A coragem de Eurípedes em assumir publicamente sua adesão ao Espiritismo, em um contexto de forte oposição religiosa e social, demonstra a solidez de suas convicções e a força de seu caráter. Mais que uma simples mudança de religião, sua conversão representou um realinhamento completo com o que ele entendia ser sua verdadeira missão no mundo.

As profecias feitas por Vicente de Paulo confirmaram-se integralmente, tanto nas dificuldades previstas quanto nas realizações anunciadas. Eurípedes enfrentou o afastamento de amigos, a incompreensão familiar e o fechamento de portas profissionais, mas não se deixou abater. Ao contrário, estas provações fortaleceram sua determinação e lhe permitiram construir uma obra educacional e assistencial inovadora, que marcaria profundamente a história do Espiritismo no Brasil.
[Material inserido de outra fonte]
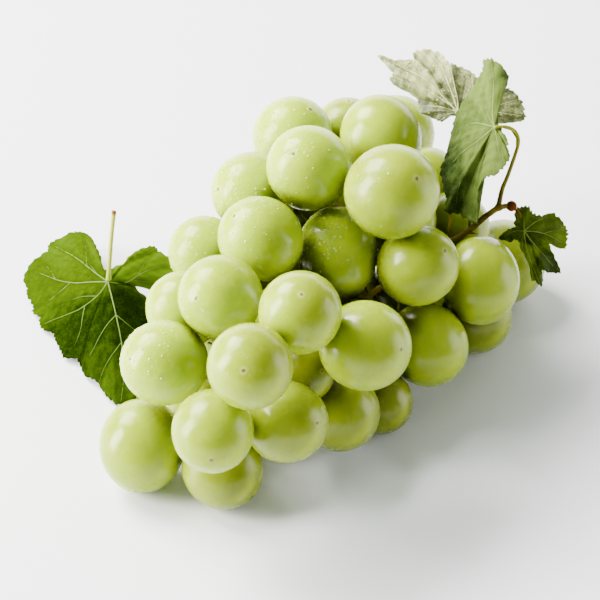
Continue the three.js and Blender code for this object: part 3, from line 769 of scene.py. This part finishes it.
# A blade of spokes from the junction to the edge, draped on the grapes, with an upper and an under side
def makeBlade(leaf, fits, node):
    rng = np.random.default_rng(blade["seed"])
    heart = np.array(seenAt(*leaf["junction"]))
    edge = edgeLine(leaf["rim"], heart, rng)
    spokes, rings = len(edge), blade["rings"]
    reachOut = np.linalg.norm(edge - heart, axis=1)
    points, share = [heart[None, :]], [0.0]
    for ring in range(1, rings + 1):
        part = ring / rings
        row = heart + (edge - heart) * part
        row[:, 2] += 4 * blade["dome"] * part * (1 - part) * reachOut
        points.append(row)
        share.extend([part] * spokes)
    middle, share = np.vstack(points), np.array(share)
    faces = []
    for i in range(spokes):
        after = (i + 1) % spokes
        faces.append((0, 1 + i, 1 + after))
        for ring in range(1, rings):
            inner = 1 + (ring - 1) * spokes
            outer = inner + spokes
            faces.append((inner + i, outer + i, outer + after, inner + after))
    veinDistance, lit = pictureValues(leaf, middle)
    turn = np.tile(np.arange(spokes) / spokes * 2 * np.pi, rings)
    counts = blade["streaks"]
    streak = sum(np.sin(turn * count + 3 * count + 4 * share[1:]) for count in counts) / len(counts)
    streak = np.concatenate([[0.0], streak]) * leaf["streaked"]
    middle = drape(middle, fits)
    swell = 1 - np.exp(-((veinDistance / blade["puckerReach"]) ** 2))
    first, second = (np.sin(middle @ np.array(wave)) for wave in blade["waves"])
    lift = blade["pucker"] * swell + blade["crumple"] * (first * second + 1.5 * streak)
    lift *= np.clip(share * 6, 0, 1)
    middle = middle + gridNormals(middle, faces) * lift[:, None]
    middle[:, 2] = np.maximum(middle[:, 2], blade["thickness"])
    half = gridNormals(middle, faces) * (blade["thickness"] / 2)
    both = np.vstack([middle + half, middle - half])
    under = len(middle)
    skin = list(faces)
    skin += [tuple(under + k for k in reversed(face)) for face in faces]
    outer = 1 + (rings - 1) * spokes
    for i in range(spokes):
        here, after = outer + i, outer + (i + 1) % spokes
        skin.append((here, under + here, under + after, after))
    piece = makeObject(leaf["name"], both, skin)
    for name, values in (("veinDistance", veinDistance / mm), ("lit", lit + 0.6 * streak)):
        setValues(piece, name, np.concatenate([values, values]))
    finishPiece(piece, leafMaterial(leaf), node, node)
    makeVeins(leaf, middle, faces, node)
    print("leaf made:", leaf["name"], len(skin), "faces")
    return piece


# Raised veins, laid on the blade along the lines of sight
def makeVeins(leaf, middle, faces, slot):
    tree = BVHTree.FromPolygons([Vector(p) for p in middle], faces)
    points, skin = [], []
    for vein in leaf["veins"]:
        line = []
        for pixel in smoothLine([np.array(p, dtype=float) for p in vein["route"]], 8):
            sight = (seenAt(*pixel, 0) - lensPlace).normalized()
            hit = tree.ray_cast(lensPlace, sight)[0]
            if hit is not None:
                line.append(hit - sight * (blade["thickness"] / 2))
        if len(line) < 3:
            continue
        widths = np.linspace(1, 0.25, len(line)) * vein["width"] * blade["veinWidth"] / 2
        tubePoints, tubeFaces = tubeMesh(line, widths, blade["veinSides"])
        base = len(points)
        points += [Vector((p.x, p.y, max(p.z, blade["veinGap"]))) for p in tubePoints]
        skin += [tuple(base + k for k in face) for face in tubeFaces]
    piece = makeObject(leaf["name"] + "_veins", points, skin)
    material, tree, shader = startMaterial(leaf["name"] + "Veins")
    tone = remap(tree, noiseOf(tree, 300, 2), 0.3, 0.7, 0.0, 0.35)
    tree.links.new(mixColours(tree, tone, leaf["vein"], leaf["light"]), shader.inputs["Base Color"])
    setShader(shader, subsurface=0.3, subsurfaceRadius=(0.6, 0.8, 0.2), subsurfaceScale=0.6 * mm)
    setShader(shader, roughness=0.5, specular=0.25)
    finishPiece(piece, material, slot)


# The net of the smallest veins, and the painted shade in the furrow beside each large one, as masks
def buildNetGroup():
    group = bpy.data.node_groups.new("leafNet", "ShaderNodeTree")
    face = group.interface
    for name, value in (("Coarse", 800.0), ("Fine", 2000.0)):
        face.new_socket(name, in_out="INPUT", socket_type="NodeSocketFloat").default_value = value
    for name in ("Net", "PaintedFurrowShade", "Relief"):
        face.new_socket(name, in_out="OUTPUT", socket_type="NodeSocketFloat")
    start, end = group.nodes.new("NodeGroupInput"), group.nodes.new("NodeGroupOutput")
    lines = []
    for name, width in (("Coarse", 0.07), ("Fine", 0.10)):
        cells = addNode(group, "ShaderNodeTexVoronoi", {"feature": "DISTANCE_TO_EDGE"})
        group.links.new(objectCoordinates(group), cells.inputs["Vector"])
        group.links.new(start.outputs[name], cells.inputs["Scale"])
        lines.append(remap(group, cells.outputs["Distance"], 0.0, width, 1.0, 0.0))
    net = calculate(group, "MAXIMUM", lines[0], calculate(group, "MULTIPLY", lines[1], 0.45))
    furrowShade = remap(group, attributeOf(group, "veinDistance"), 0.2, 1.6, 1.0, 0.0)
    group.links.new(net, end.inputs["Net"])
    group.links.new(furrowShade, end.inputs["PaintedFurrowShade"])
    group.links.new(calculate(group, "SUBTRACT", 1.0, net), end.inputs["Relief"])
    return group


def leafMaterial(leaf):
    material, tree, shader = startMaterial(leaf["name"] + "Skin")
    net = tree.nodes.new("ShaderNodeGroup")
    net.node_tree = netGroup
    patch = remap(tree, noiseOf(tree, 260, 9, 0.85), 0.33, 0.67, -leaf["mottle"], leaf["mottle"])
    # The lit attribute is painted light and shade, with the blade's own streaks added in
    lit = calculate(tree, "ADD", attributeOf(tree, "lit"), patch)
    green = mixColours(tree, lit, leaf["dark"], leaf["light"])
    fine = calculate(tree, "MULTIPLY", net.outputs["Net"], blade["netShare"])
    netted = mixColours(tree, fine, green, leaf["vein"])
    # Painted shade in the furrow beside each large vein
    furrowShade = calculate(tree, "MULTIPLY", net.outputs["PaintedFurrowShade"], blade["paintedFurrowShadeShare"])
    tree.links.new(mixColours(tree, furrowShade, netted, leaf["dark"]), shader.inputs["Base Color"])
    low, high = leaf["roughness"]
    tree.links.new(remap(tree, noiseOf(tree, 500, 3), 0.3, 0.7, low, high), shader.inputs["Roughness"])
    addBump(tree, shader, net.outputs["Relief"], 0.45, 0.2 * mm)
    setShader(shader, subsurface=0.2, subsurfaceRadius=(0.5, 0.8, 0.1), subsurfaceScale=0.8 * mm)
    setShader(shader, specular=leaf["shine"])
    return material


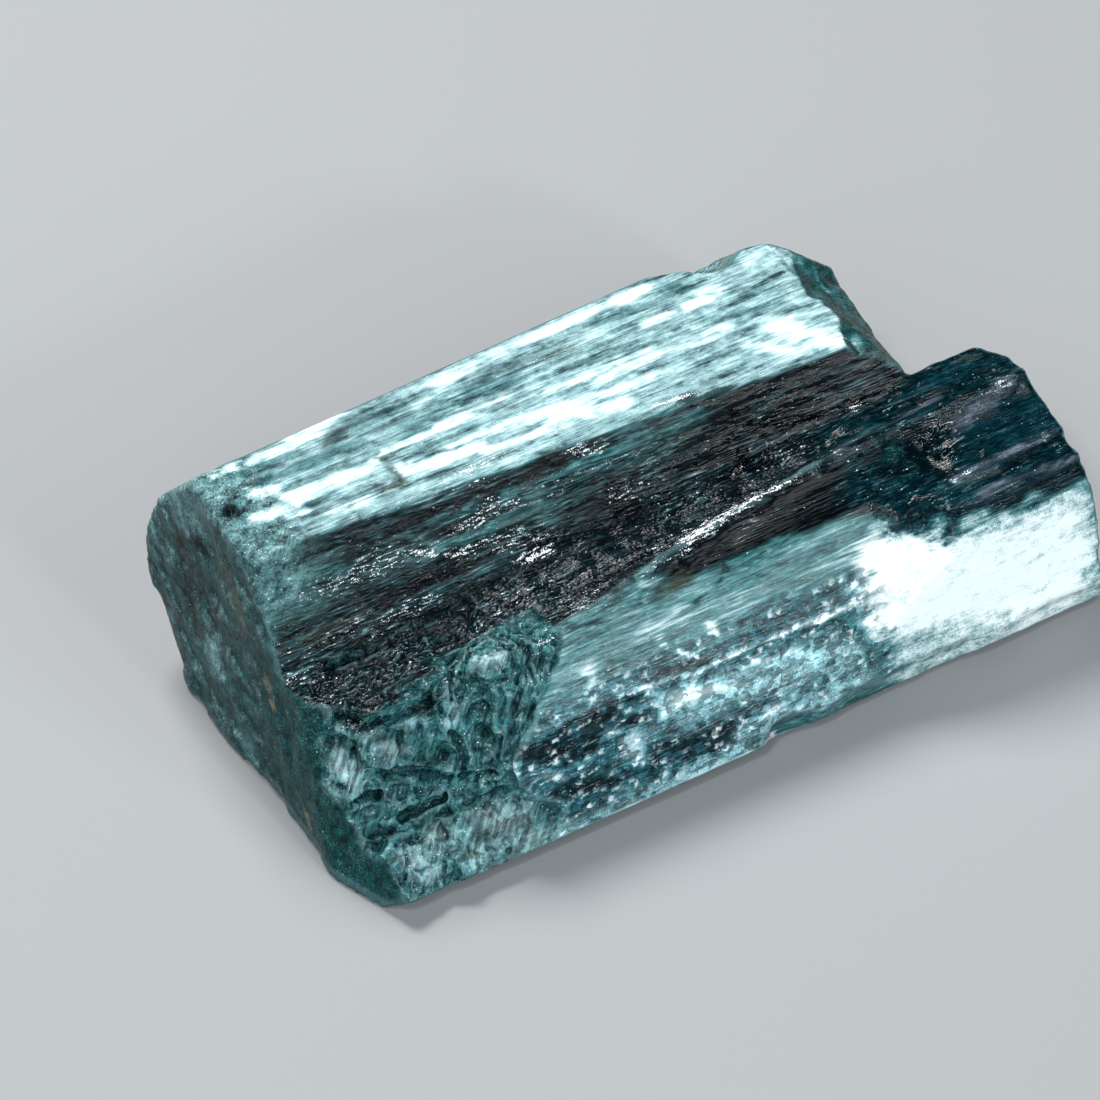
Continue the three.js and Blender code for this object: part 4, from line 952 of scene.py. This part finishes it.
def makeBeryl():
    b = Bench("vanadiumBeryl")
    place = b.make("ShaderNodeTexCoord", output="Object") * (1000, 1000, 1000) + shapeSettings["corner"]
    tone = b.field("tone", "Color")
    veil, white, dark, sparkle, streak, frosted, bubbles, hackle = (b.field(name) for name in measures)
    hollowShading = b.field("hollowShading")
    lines = b.noise(place, (0.13, 1, 1), 2.6, 1.0, 0.7, (5, 1, 2))
    hairs = b.noise(place, (0.07, 1, 1), 12, 1.0, 0.7, (2, 7, 4))
    blots = b.noise(place, (0.7, 1, 1), 2.8, 2.0, 0.68)
    dashes = b.noise(place, (0.22, 1, 1), 11, 1.0, 0.7, (3, 3, 9))
    dust = b.noise(place, (1, 1, 1), 16, 1.0, 0.72)
    flock = b.step(b.noise(place, (0.4, 1, 1), 0.9, 0.0, 0.5, (8, 2, 6)), 0.38, 0.62, 0.25, 1.45)
    cells = b.make(
        "ShaderNodeTexVoronoi", {"feature": "F1", "distance": "CHEBYCHEV"},
        {"Vector": place * (0.85, 1, 1.2) + (blots - 0.5) * 0.5, "Scale": 3.4},
        output="Distance",
    )
    chance = cells.beside("Color")

    # ribs that run down the break, away from the knob
    down = b.make("ShaderNodeCombineXYZ", {}, {
        0: b.dot(place, (-0.58, -0.36, -0.73)) * 0.16,
        1: b.dot(place, (0.78, 0.0, -0.62)),
        2: b.dot(place, (0.22, -0.93, 0.28)),
    })
    ribs = b.noise(down, (1, 1, 1), 5.5, 1.0, 0.65, (1, 5, 3))

    # broad light and dark first, then fine lines, then painted shade in hollows with painted highlights on
    # ridges, then bubbles and painted sparkles
    pattern = b.between(blots * 0.7 + dust * 0.3, lines * 0.5 + hairs * 0.5, streak)
    amount = pattern * 1.3 + white * 0.5
    mists = b.step(amount, 0.68, 1.0)
    whites = b.step(amount, 0.84, 1.25)
    darks = b.step(b.between(blots, dashes * 0.4 + lines * 0.6, streak) * -1.3 + dark * 0.5, -0.5, -0.12)
    fine = b.between(b.between(dust, dashes * 0.5 + hairs * 0.5, streak), ribs * 0.8 + dust * 0.2, hackle)
    lift = b.step(fine, 0.36, 0.66, 0.3, 2.0)
    # painted glints and reflections: the sparkle share lifts the fine strokes and lays pale ones
    colour = tone * b.between(1.0, lift, sparkle * 0.6 + 0.5)
    colour = b.blend(colour, palette["pale"], b.step(fine, 0.53, 0.63) * flock * sparkle)
    colour = b.blend(colour, tone * (0.06, 0.13, 0.15), darks * 0.95)
    colour = b.blend(colour, tone * 1.4 + tuple(v * 0.35 for v in palette["mist"][:3]), mists * 0.8)
    bubble = b.step(cells, 0.45, 0.15) * b.step(b.dot(chance, (0.6, 0.9, 0.1)), 0.45, 1.25)
    grit = b.between(b.step(fine, 0.3, 0.5, 0.5, 1.0), bubble * 1.3 + 0.25, bubbles * 0.85)
    colour = b.blend(colour, palette["ice"], whites * b.between(grit, 1.0, b.step(white, 0.75, 1.15)))
    # painted shade in hollows, painted highlight on ridges
    colour = b.blend(colour, colour * (0.16, 0.27, 0.3), b.step(hollowShading, 0.53, 0.95))
    colour = b.blend(colour, palette["pale"], b.step(hollowShading, 0.42, 0.1) * 0.3)
    shade = b.step(b.dot(chance, (0.1, 0.2, 0.9)), 0.25, 0.95, 0.4, 1.6)
    colour = b.blend(colour, colour * shade, bubbles * 0.8)
    # the bubbles' white dots are painted points of light
    colour = b.blend(colour, palette["ice"], bubble * bubbles * b.step(blots, 0.44, 0.6, 0.03, 0.75))
    # painted glints: tiny spark-white specks
    glintSpeck = b.step(dashes * 0.45 + dust * 0.55 + sparkle * flock * 0.13, 0.71, 0.74)
    colour = b.blend(colour, palette["spark"], glintSpeck)

    fineRelief = dust * (frosted * 0.7 + sparkle * 0.25)
    relief = hairs * 0.35 + dashes * (sparkle * 1.3) + fineRelief + ribs * (hackle * 2.5)
    normal = b.make("ShaderNodeBump", {}, {"Distance": beryl["reliefDepth"], "Height": relief})
    gloss = b.step(frosted + (dust - 0.5) * 0.3, 0.0, 1.0, 0.08, 0.6)
    opacity = b.step(veil + whites * 0.3 + (blots - 0.5) * 0.6, 0.0, 0.85)

    clear = b.make("ShaderNodeBsdfPrincipled", {}, {
        "Base Color": beryl["clearTint"], "Transmission Weight": 1.0, "IOR": beryl["ior"],
        "Roughness": gloss, "Normal": normal,
    })
    veiled = b.make("ShaderNodeBsdfPrincipled", {}, {
        "Base Color": colour, "Roughness": gloss, "Normal": normal, "IOR": beryl["ior"],
        "Specular IOR Level": beryl["veilShine"],
    })
    surface = b.make("ShaderNodeMixShader", {}, {"Fac": opacity, 1: clear, 2: veiled})
    depth = b.make("ShaderNodeVolumeAbsorption", {}, {
        "Color": beryl["absorption"], "Density": beryl["density"],
    })
    b.make("ShaderNodeOutputMaterial", {}, {"Surface": surface, "Volume": depth})
    return b.material


crystal.data.materials.append(makeBeryl())
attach(crystal, "root")
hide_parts("beryl_crystal")
print("crystal finished")

# ---- table and light ----

studio = {
    "table": paint(140, 142, 144),
    "world": (0.05, 0.055, 0.06, 1),
    # name, place, size, watts, colour
    "lamps": [
        ("key", (0, 0.17, 0.24), 0.12, 1.2, (1, 1, 0.99)),
        ("fill", (-0.18, -0.16, 0.22), 0.2, 0.45, (0.88, 0.96, 1)),
        ("spark", (0.03, -0.26, 0.15), 0.03, 0.3, (0.97, 1, 1)),
        ("panel", (0.1, -0.19, 0.18), 0.12, 0.16, (0.85, 0.95, 1)),
        ("low", (0.1, -0.237, 0.108), 0.03, 0.1, (0.9, 0.97, 1)),
        ("edge", (-0.14, -0.1, 0.27), 0.025, 0.25, (0.97, 1, 1)),
    ],
}


def makeStudio():
    bpy.ops.object.select_all(action="DESELECT")
    bpy.ops.mesh.primitive_plane_add(size=3, location=(0, 0, -0.00003))
    table = bpy.context.active_object
    table.name = "table"
    bpy.ops.object.transform_apply(location=True)
    b = Bench("table")
    cloth = b.make("ShaderNodeBsdfPrincipled", {}, {"Base Color": studio["table"], "Roughness": 0.7})
    b.make("ShaderNodeOutputMaterial", {}, {"Surface": cloth})
    table.data.materials.append(b.material)
    world = bpy.data.worlds.new("studio")
    bpy.context.scene.world = world
    world.use_nodes = True
    sky = world.node_tree.nodes["Background"]
    sky.inputs["Color"].default_value = studio["world"]
    for name, place, size, watts, colour in studio["lamps"]:
        data = bpy.data.lights.new(name, "AREA")
        data.shape, data.size, data.energy, data.color = "DISK", size, watts, colour
        lamp = bpy.data.objects.new(name, data)
        bpy.context.scene.collection.objects.link(lamp)
        lamp.location = place
        lamp.rotation_euler = Vector(place).to_track_quat("Z", "Y").to_euler()
    scene = bpy.context.scene
    scene.view_settings.view_transform = "Standard"
    scene.cycles.use_denoising = True
    scene.cycles.max_bounces = scene.cycles.transmission_bounces = 4
    scene.cycles.diffuse_bounces, scene.cycles.glossy_bounces = 1, 1


makeStudio()
print("studio lit")
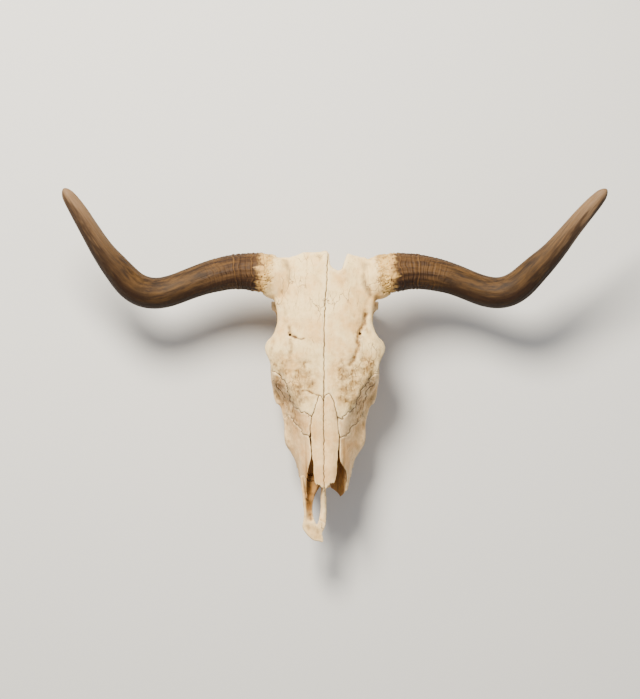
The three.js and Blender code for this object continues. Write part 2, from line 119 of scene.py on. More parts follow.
LACRIMAL_LEFT = ((10, -121), (27, -119), (31, -116), (36.5, -117), (37.5, -113), (45, -99.6), (53, -97),
                 (63, -82), (64, -64), (65.4, -58), (70.5, -40.5), (84, -29), (60, -10), (20, -10))
LACRIMAL_RIGHT = ((-10, -118), (-26, -116.5), (-32, -113.7), (-37.5, -111.7), (-39, -107), (-52.5, -92.3),
                  (-63.6, -80.5), (-64, -67), (-69, -51), (-76, -40.5), (-84, -29), (-60, -8), (-20, -8))
ZYGOMATIC = ((62, -82), (67, -88), (130, -88), (130, 54), (66, 54), (60, 20), (50, -26), (62, -40))
PREMAXILLA = ((10, -192), (-28, -192), (-38, -178), (-70, -178), (-70, -320), (10, -320))
# The same bones seen from the side, as y and z.
FRONTAL_SIDE = ((-100, 146), (-60, 140), (-30, 128), (20, 118), (60, 106), (118, 104), (160, 122), (184, 134),
                (200, 134), (200, 260), (-100, 260))
LACRIMAL_SIDE = ((-130, 128), (-80, 104), (-34, 90), (-5, 110), (-5, 200), (-130, 200))
ZYGOMATIC_SIDE = ((-92, 96), (-70, 76), (-44, 56), (-20, 50), (42, 48), (50, 74), (54, 122), (20, 122),
                  (10, 152), (-60, 152), (-92, 122))
TEMPORAL_SIDE = ((34, 40), (80, 46), (118, 40), (126, 110), (90, 104), (58, 106), (42, 90))
MAXILLA_SIDE = ((-320, -60), (-32, -60), (-32, 52), (-20, 70), (-20, 240), (-320, 240))
PREMAXILLA_SIDE = ((-320, 40), (-205, 70), (-192, 90), (-160, 200), (-320, 200))
BASE_SIDE = ((-60, -60), (70, -60), (78, 50), (70, 240), (-60, 240))


# ---------------------------------------------------------------- numbers

def track(pairs, y):
    """A cubic through (place, size) pairs; its slope at a pair is the harmonic mean of the slopes on both
    sides, or level where they turn round, so it never overshoots."""
    place, size = np.array(pairs, float).T
    slope = np.diff(size) / np.diff(place)
    before, after = np.r_[slope[:1], slope], np.r_[slope, slope[-1:]]
    total = np.where(before * after > 0, before + after, 1.0)
    tangent = np.where(before * after > 0, 2 * before * after / total, 0.0)
    y = np.asarray(y, float)
    i = np.clip(np.searchsorted(place, y, side="right") - 1, 0, len(place) - 2)
    span = place[i + 1] - place[i]
    t = np.clip((y - place[i]) / span, 0, 1)
    return (size[i] + (size[i + 1] - size[i]) * t * t * (3 - 2 * t)
            + span * t * (1 - t) * ((1 - t) * tangent[i] - t * tangent[i + 1]))


def catmull(p0, p1, p2, p3, t):
    """Centripetal Catmull-Rom from p1 to p2: knots are as far apart as the square root of the distances."""
    gap = [np.sqrt(np.linalg.norm(b[..., :3] - a[..., :3], axis=-1, keepdims=True)) + 1e-9
           for a, b in ((p0, p1), (p1, p2), (p2, p3))]
    start = ((p1 - p0) / gap[0] - (p2 - p0) / (gap[0] + gap[1]) + (p2 - p1) / gap[1]) * gap[1]
    end = ((p2 - p1) / gap[1] - (p3 - p1) / (gap[1] + gap[2]) + (p3 - p2) / gap[2]) * gap[1]
    return (p1 + start * t + (3 * (p2 - p1) - 2 * start - end) * t ** 2
            + (2 * (p1 - p2) + start + end) * t ** 3)


def path(points, count):
    """An open smooth path through points (each may carry sizes after x, y, z), sampled evenly per stretch."""
    p = np.array(points, float)
    p = np.vstack([2 * p[0] - p[1], p, 2 * p[-1] - p[-2]])
    t = np.linspace(0, len(points) - 1, count)
    i = np.minimum(t.astype(int), len(points) - 2)
    return catmull(p[i], p[i + 1], p[i + 2], p[i + 3], (t - i)[:, None])


def smooth(low, high, value):
    """0 below low, 1 above high and an S curve between them; low may be the greater one."""
    t = np.clip((value - low) / (high - low), 0, 1)
    return t * t * (3 - 2 * t)


def bell(*pairs):
    """A bell curve: e to the power of minus the sum of the squares of each value over its width."""
    return np.exp(-sum((value / width) ** 2 for value, width in pairs))


def lattice(cell, seed):
    """A repeatable number from 0 to 1 for each whole-numbered cell."""
    n = (cell[..., 0] * 73856093) ^ (cell[..., 1] * 19349663) ^ (cell[..., 2] * 83492791) ^ (seed * 2654435)
    n = (n ^ (n >> 13)) * 1274126177
    return ((n ^ (n >> 16)) & 0xFFFFFF) / float(0x1000000)


def noise(points, size, seed):
    """Smooth noise from -1 to 1: random numbers on a lattice of the given size, blended along each axis."""
    q = np.asarray(points, float) / size
    base = np.floor(q).astype(np.int64)
    f = q - base
    f = f * f * f * (f * (f * 6 - 15) + 10)
    total = np.zeros(len(q))
    for corner in np.ndindex(2, 2, 2):
        weight = np.prod(np.where(np.array(corner) == 1, f, 1 - f), axis=1)
        total += weight * lattice(base + np.array(corner), seed)
    return total * 2 - 1


def cells(points, size, seed):
    """Distance, in cells, to the nearest of one random point per lattice cell."""
    q = np.asarray(points, float) / size
    base = np.floor(q).astype(np.int64)
    best = np.full(len(q), 9.0)
    for step in np.ndindex(3, 3, 3):
        cell = base + np.array(step) - 1
        spot = cell + np.stack([lattice(cell, seed + k) for k in range(3)], axis=1)
        best = np.minimum(best, np.linalg.norm(q - spot, axis=1))
    return best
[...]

Seu exemplo inspirou muitos contemporâneos e continua a influenciar gerações de espíritas e educadores, que encontram em sua trajetória um modelo de coragem, coerência e dedicação ao bem do próximo.

Referências Bibliográficas

  • NOVELINO, Corina. Eurípedes: O Homem e a Missão. IDE, Araras, 1979, capítulo 9 - "O Toque de Despertar".
  • DENIS, Léon. Depois da Morte. FEB, Rio de Janeiro, dedicatória.
  • NOVELINO, Corina. Eurípedes: O Homem e a Missão. IDE, Araras, 1979, capítulo 10.
  • FEDERAÇÃO ESPÍRITA BRASILEIRA. O Reformador, Ano 1906, Novembro, Edição 00021.
  • BIGHETO, Alessandro Cesar. Eurípedes Barsanulfo, um educador espírita na Primeira República. Dissertação de Mestrado. UNICAMP, Campinas, 2006.
  • INCONTRI, Dora. Pedagogia Espírita: Um Projeto Brasileiro e Suas Raízes. Editora Comenius, São Paulo, 2004.
  • RIZZINI, Jorge. Eurípedes Barsanulfo: O Apóstolo da Caridade. Editora Correio Fraterno, São Paulo, 1979.